Ketika rapat bersama Komisi IX DPR kemarin, Fahmi mengungkapkan pihaknya sudah menyiapkan strategi khusus untuk keluar dari jeratan defisit keuangan. BPJS Kesehatan akan mencari pendanaan dari perbankan melalui program supply chain financing. Program pembiayaan ini diberikan khusus kepada fasilitas kesehatan mitra BPJS Kesehatan untuk membantu percepatan penerimaan piutang.

Selain itu, BPJS Kesehatan juga telah mempersiapkan kebijakan dan program yang ditargetkan bisa menghemat pengeluaran hingga Rp 3 triliun. Beberapa diantaranya adalah perbaikan sistem rujukan dan rujuk balik.

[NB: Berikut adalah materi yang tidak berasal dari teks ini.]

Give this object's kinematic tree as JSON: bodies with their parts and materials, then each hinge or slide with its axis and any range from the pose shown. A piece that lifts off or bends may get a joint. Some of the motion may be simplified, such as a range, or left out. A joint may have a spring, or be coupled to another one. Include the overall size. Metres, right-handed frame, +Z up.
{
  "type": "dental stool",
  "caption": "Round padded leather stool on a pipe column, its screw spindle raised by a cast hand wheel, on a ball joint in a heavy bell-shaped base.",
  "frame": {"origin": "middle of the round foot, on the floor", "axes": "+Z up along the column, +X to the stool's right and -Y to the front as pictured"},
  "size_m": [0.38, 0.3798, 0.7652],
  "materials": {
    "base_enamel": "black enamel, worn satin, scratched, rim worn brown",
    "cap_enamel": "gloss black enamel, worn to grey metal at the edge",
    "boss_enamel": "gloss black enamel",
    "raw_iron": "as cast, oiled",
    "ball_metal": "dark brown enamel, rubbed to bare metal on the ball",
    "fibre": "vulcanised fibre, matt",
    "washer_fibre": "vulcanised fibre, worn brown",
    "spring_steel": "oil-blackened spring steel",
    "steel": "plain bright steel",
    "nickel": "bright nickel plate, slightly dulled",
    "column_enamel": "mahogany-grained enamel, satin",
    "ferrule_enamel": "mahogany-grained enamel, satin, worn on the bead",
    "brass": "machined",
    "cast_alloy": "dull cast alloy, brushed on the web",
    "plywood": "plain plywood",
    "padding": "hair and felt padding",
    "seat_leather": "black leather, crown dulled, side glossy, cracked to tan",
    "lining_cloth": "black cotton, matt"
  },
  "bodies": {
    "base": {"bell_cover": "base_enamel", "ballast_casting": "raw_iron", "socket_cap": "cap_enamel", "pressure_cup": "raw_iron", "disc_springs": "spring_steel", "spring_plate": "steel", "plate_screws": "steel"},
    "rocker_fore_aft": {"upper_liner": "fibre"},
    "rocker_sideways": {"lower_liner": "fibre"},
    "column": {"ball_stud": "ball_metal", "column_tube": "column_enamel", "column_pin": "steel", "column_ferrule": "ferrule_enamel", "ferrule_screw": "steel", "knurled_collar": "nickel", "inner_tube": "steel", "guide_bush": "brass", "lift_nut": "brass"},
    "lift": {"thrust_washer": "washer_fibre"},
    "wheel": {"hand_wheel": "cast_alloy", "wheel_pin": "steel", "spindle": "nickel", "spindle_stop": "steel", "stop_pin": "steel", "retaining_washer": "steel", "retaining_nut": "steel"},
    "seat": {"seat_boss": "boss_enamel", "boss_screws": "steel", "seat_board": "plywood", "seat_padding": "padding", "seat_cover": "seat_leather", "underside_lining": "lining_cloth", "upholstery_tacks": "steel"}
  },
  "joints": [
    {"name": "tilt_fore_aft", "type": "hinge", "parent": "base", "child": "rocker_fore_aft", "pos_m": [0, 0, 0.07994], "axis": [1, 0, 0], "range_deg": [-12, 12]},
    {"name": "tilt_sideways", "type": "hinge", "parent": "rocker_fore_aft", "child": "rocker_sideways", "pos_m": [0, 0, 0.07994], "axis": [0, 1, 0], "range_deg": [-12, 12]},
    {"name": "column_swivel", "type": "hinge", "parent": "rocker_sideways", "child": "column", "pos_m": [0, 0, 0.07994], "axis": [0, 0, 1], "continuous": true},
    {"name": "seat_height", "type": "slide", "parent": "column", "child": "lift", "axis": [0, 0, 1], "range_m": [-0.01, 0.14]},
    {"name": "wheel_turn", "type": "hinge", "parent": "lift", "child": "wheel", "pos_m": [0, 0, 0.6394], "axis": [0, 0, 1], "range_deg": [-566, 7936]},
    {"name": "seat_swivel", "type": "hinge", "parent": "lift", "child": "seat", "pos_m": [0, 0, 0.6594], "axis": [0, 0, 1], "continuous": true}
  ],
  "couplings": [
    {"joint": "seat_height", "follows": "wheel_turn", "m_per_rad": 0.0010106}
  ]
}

Program lainnya adalah mengefisiensikan layanan sejumlah penyakit dan tindakan medis lainnya hingga mengefektifkan audit klaim dan audit medis pada kasus-kasus yang diduga ada kecurangan (fraud).

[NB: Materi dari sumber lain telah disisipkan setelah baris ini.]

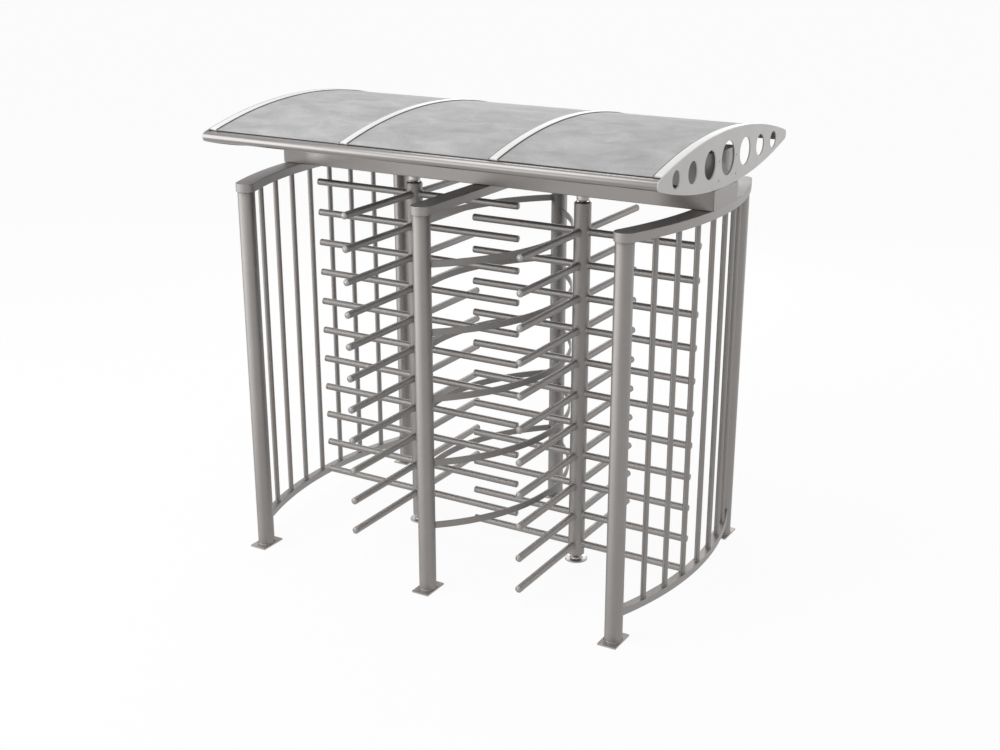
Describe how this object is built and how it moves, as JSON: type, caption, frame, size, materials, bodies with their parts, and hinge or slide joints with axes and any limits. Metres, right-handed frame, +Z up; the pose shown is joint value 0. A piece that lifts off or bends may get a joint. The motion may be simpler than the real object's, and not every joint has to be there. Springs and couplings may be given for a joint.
{
  "type": "full-height turnstile",
  "caption": "Double full-height turnstile: rotors of stacked arms turn between barred cages under a header beam and an arched canopy.",
  "frame": {"origin": "on the floor, midway between the two rotor axes", "axes": "+X along the row of rotors, +Y through the passages towards the rear, +Z up"},
  "size_m": [2.56, 1.6098, 2.428],
  "materials": {
    "post_steel": "satin brushed stainless steel, brushed along the tube",
    "column_steel": "satin brushed stainless steel",
    "bars_steel": "satin stainless steel bar",
    "rail_steel": "satin brushed stainless steel, welded and ground",
    "header_steel": "satin brushed stainless steel sheet",
    "arm_steel": "satin stainless steel tube",
    "plate_steel": "cut stainless steel plate",
    "bearing_steel": "turned stainless steel",
    "seal_rubber": "black rubber seal",
    "roof_panel": "frosted translucent polycarbonate sheet",
    "rib_white": "white satin powder coat",
    "edge_aluminium": "satin anodised aluminium extrusion",
    "end_plate_satin": "pale grey satin powder coat"
  },
  "bodies": {
    "frame": {"post_front_left": "post_steel", "post_front_middle": "post_steel", "post_front_right": "post_steel", "post_rear_left": "post_steel", "post_rear_middle": "post_steel", "post_rear_right": "post_steel", "base_plates_left": "plate_steel", "base_plates_middle": "plate_steel", "base_plates_right": "plate_steel", "cage_left_top_rail": "rail_steel", "cage_left_bottom_rail": "rail_steel", "cage_left_bars": "bars_steel", "cage_right_top_rail": "rail_steel", "cage_right_bottom_rail": "rail_steel", "cage_right_bars": "bars_steel", "middle_top_rail": "rail_steel", "top_rail_ends": "rail_steel", "barrier_bars_left": "bars_steel", "barrier_bars_right": "bars_steel", "header_beam": "header_steel", "header_end_covers": "header_steel", "header_collar_left": "header_steel", "header_collar_right": "header_steel", "floor_bearing_left": "bearing_steel", "floor_bearing_right": "bearing_steel", "canopy_support_beam": "header_steel", "canopy_end_plate_left": "end_plate_satin", "canopy_end_plate_right": "end_plate_satin", "canopy_end_ribs": "rib_white", "canopy_inner_ribs": "rib_white", "canopy_edge_rail_front": "edge_aluminium", "canopy_edge_rail_rear": "edge_aluminium", "canopy_panel_left": "roof_panel", "canopy_panel_middle": "roof_panel", "canopy_panel_right": "roof_panel"},
    "left_rotor": {"left_column": "column_steel", "left_spindle": "bearing_steel", "left_neck_ring": "seal_rubber", "left_wing_outer": "arm_steel", "left_wing_inner": "arm_steel", "left_wing_front": "arm_steel", "left_wing_rear": "arm_steel"},
    "right_rotor": {"right_column": "column_steel", "right_spindle": "bearing_steel", "right_neck_ring": "seal_rubber", "right_wing_outer": "arm_steel", "right_wing_inner": "arm_steel", "right_wing_front": "arm_steel", "right_wing_rear": "arm_steel"}
  },
  "joints": [
    {"name": "left_rotor_spin", "type": "hinge", "parent": "frame", "child": "left_rotor", "pos_m": [-0.512, 0, 0], "axis": [0, 0, 1], "continuous": true},
    {"name": "right_rotor_spin", "type": "hinge", "parent": "frame", "child": "right_rotor", "pos_m": [0.512, 0, 0], "axis": [0, 0, 1], "continuous": true}
  ]
}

Dari sisi pemerintah, selain memberikan dana talangan untuk mengurangi defisit, Pemerintah telah menyiapkan 6 bauran kebijakan yang bisa menekan defisit keuangan BPJS Kesehatan hingga 2,9 triliun.

Pertama, intercept atau mencegat tunggakan pemerintah daerah. Ini diatur dalam Peraturan Menteri Keuangan (PMK) Nomor 183 Tahun 2017 tentang Tata Cara Penyelesaian Tunggakan Iuran Jaminan Kesehatan Pemerintah Daerah Melalui Pemotongan Dana Alokasi Umum dan/atau Dana Bagi Hasil.

Dari kebijakan ini, dana masuk ke BPJS Kesehatan ditargetkan mencapai Rp 264 miliar sepanjang 2018. Adapun realisasi sampai dengan Oktober sebesar Rp 229,57 miliar.

Kedua, penggunaan paling sedikit 50% Dana Bagi Hasil Cukai Hasil Tembakau (DBH CHT) melalui PMK 222 Tahun 2017. Hingga 18 Oktober 2018 penyaluran DBH CHT mencapai Rp 2,22 triliun kepada 354 daerah di 18 provinsi. Targetnya akan bertambah Rp 750 miliar lagi sampai akhir tahun ini. Pemanfaatan dana tersebut diharapkan bisa berkontribusi dalam menekan besarnya nominal klaim.  

Ketiga, efisiensi dana operasional BPJS berdasarkan PMK Nomor 209 Tahun 2017. Perhitungan Kemenkeu efisiensinya bisa mencapai Rp 198 miliar.

Keempat, percepatan pencairan dana iuran peserta BPJS Kesehatan kategori PBI. Hal ini seiring pemberlakuan PMK Nomor 10 Tahun 2018 tentang Tata Cara Penyediaan, Pencairan, dan Pertanggungjawaban Dana Iuran Jaminan Kesehatan PBI. Per 31 Juli, iuran sudah dibayarkan untuk 12 bulan sebesar Rp 25,5 triliun.

Kelima, potongan pajak rokok yang dikirimkan langsung ke rekening Dana Jaminan Sosial (DJS) Kesehatan. Hal ini sesuai PMK Nomor 128 Tahun 2018 tentang Tata Cara Pemotongan Pajak Rokok Sebagai Kontribusi Dukungan Program Jaminan Kesehatan. Pada triwulan III, DJS Kesehatan telah menerima Rp 1,34 Triliun dari 28 provinsi. Dalam waktu dekat, akan ada tambahan lagi sebesar Rp 83,61 miliar dari 6 provinsi.

Keenam, efisiensi pembayaran layanan kesehatan melalui sinergi dengan badan penyelenggara lainnya. PMK ini sudah ditandatangani oleh Menteri Keuangan dan sedang dalam proses pengundangan oleh Kementerian Hukum dan Hak Asasi Manusia. Dari kebijakan ini, ada potensi penghematan sebesar Rp 120 miliar.

Di luar 6 bauran kebijakan Kemenkeu, akan ada revisi terhadap Peraturan Pemerintah (PP) Nomor 87 Tahun 2013 tentang Pengelolaan Aset Jamsos Kesehatan. Dengan revisi aturan ini, ada potensi tambahan dana talangan dari aset BPJS sampai dengan maksimal sebesar Rp 1,3 triliun.

Di sisi lain, Komisi IX DPR mendukung pemerintah untuk membantu defisit BPJS Kesehatan. Harapannya layanan kesehatan masyarakat tidak terganggu.